À l’heure où la question du mariage pour tous (non pas par conformisme ou par norme, mais juste pour avoir le choix d’y penser, de le faire si ça chante) cristallise les attitudes rétrogrades d’une partie des Français qui, gros conseil d’ami, devraient retourner vivre au Moyen-Âge avec Boutin, Vanneste et Copé comme hérauts (bouffons) prêchant un obscurantisme sans limites et sans complexes, cette même f(r)ange sous-évoluée qui éructait, la bave bien-pensante aux lèvres, "Les pédés au bûcher" lors des manifestations anti-Pacs en 1999 ; à cette heure disais-je, quel bien fou (folle ?) d’écouter et d’admirer, le sourire aux lèvres et les larmes aux yeux, les confidences et les témoignages de vieilles madames et de vieux messieurs se remémorant leur homosexualité à une époque où celle-ci était encore considérée comme un trouble psychiatrique.
Capable du meilleur (Presque rien, le magnifique Wild side) comme du pire (Plein sud), Sébastien Lifshitz avait déjà réalisé un documentaire en 2001 (La traversée) sur la quête américaine d’un père disparu (celui de Stéphane Bouquet, son scénariste attitré), et Les invisibles marque sa deuxième incursion dans un genre qui lui va plutôt bien (le film est alerte, drôle et passionnant). Lifshitz a interviewé des femmes et des hommes septuagénaires (et plus), seul(e)s ou en couple, belles et beaux dans leur pétillance, et leur demandant de raconter comment ils vécurent leur "différence", leur marginalité en des temps où être gay était alors un délit et une maladie mentale ("La France touchée à son tour", lit-on à un moment, entre rires et consternation, en titre d’un grand quotidien).
Lifshitz mise avant tout (et à raison) sur un minimum d’effets pour légitimer la parole, valoriser les mots et les silences, ceux d’un couple de lesbiennes parisiennes reconverties en paysannes, ou d’une mère au foyer redécouvrant la vie à 40 ans, ou de deux papys marseillais ou même d’un berger canaillou… Des visages et des voix, des regards et des mains (qui caressent, qui s’aventurent…), des peaux tachetées, des cheveux gris et des cheveux blancs, et une énergie incroyable, encore et encore, contre vents et marrées.
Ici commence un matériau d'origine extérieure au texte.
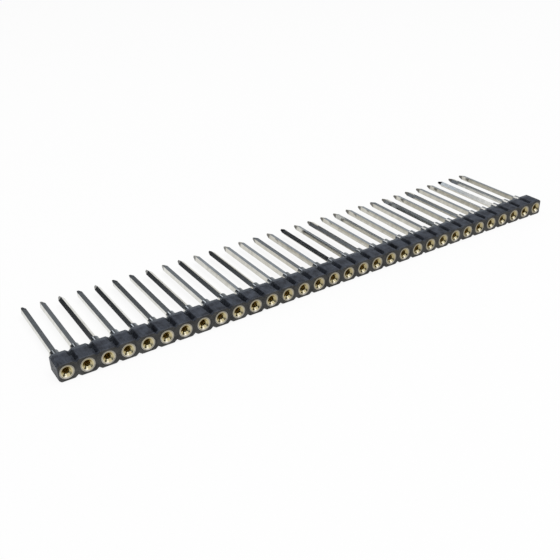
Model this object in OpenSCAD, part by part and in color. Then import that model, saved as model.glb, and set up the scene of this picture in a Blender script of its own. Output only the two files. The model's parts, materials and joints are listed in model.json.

Faut dire qu’ils et elles en ont vu d’autres, et ce n’est pas maintenant, libres et sereins désormais, qu’ils et elles vont pouvoir s’en faire. On pourra éventuellement trouver un intérêt limité au film (compilation de souvenirs de seniors homosexuels), sauf qu’il prend aujourd’hui, par la force des choses, une valeur plus symbolique et plus revendicative.
Et puis il y a des images aussi, des photos d’archives (personnelles et publiques) qui viennent dire le temps qui a passé, la nostalgie d’avant, les chemins accomplis dans le doute et la douleur pour certains, dans l’insouciance et la joie pour d’autres. Tous évoquent un parcours avec ses cahots et ses rencontres, tous parlent d’amour et de sexe, de passion et de résistance acharnée, et on en regretterait presque ces jours glorieux où le militantisme (droit à l’avortement, création du FHAR dans les vestiges de mai 68…) signifiait réellement quelque chose, où tout éclatait, fusait, bouillonnait au cœur et en marge d’une société conservatrice (et vers laquelle, parfois, il nous semble bien revenir…).
Lifshitz entremêle le privé et l’intime à la grande question de l’acceptation publique, reconnue, et cherche à rendre visible ce qui est doublement invisible, doublement "minoritaire" (pédé et vieux, bonjour l’angoisse !). "Un monsieur aimait un jeune homme, surtout ne nous affolons pas", chante Gréco à la fin. Effectivement, pas de quoi s’exciter, les bigots et les réacs ; l’amour c’est bien et l’amour ça rend heureux, tout le temps, pour tout le monde, homos, hétéros beaufs, travs, trans, chiens, chats, veaux, vaches et cochons. Un film à projeter dans toutes les mairies, par bravade pourquoi pas, mais surtout pour emmerder ces maires arriérés qui refusent la liberté d’union, "protégeant" leur paroisse comme un despote régenterait sa république bananière.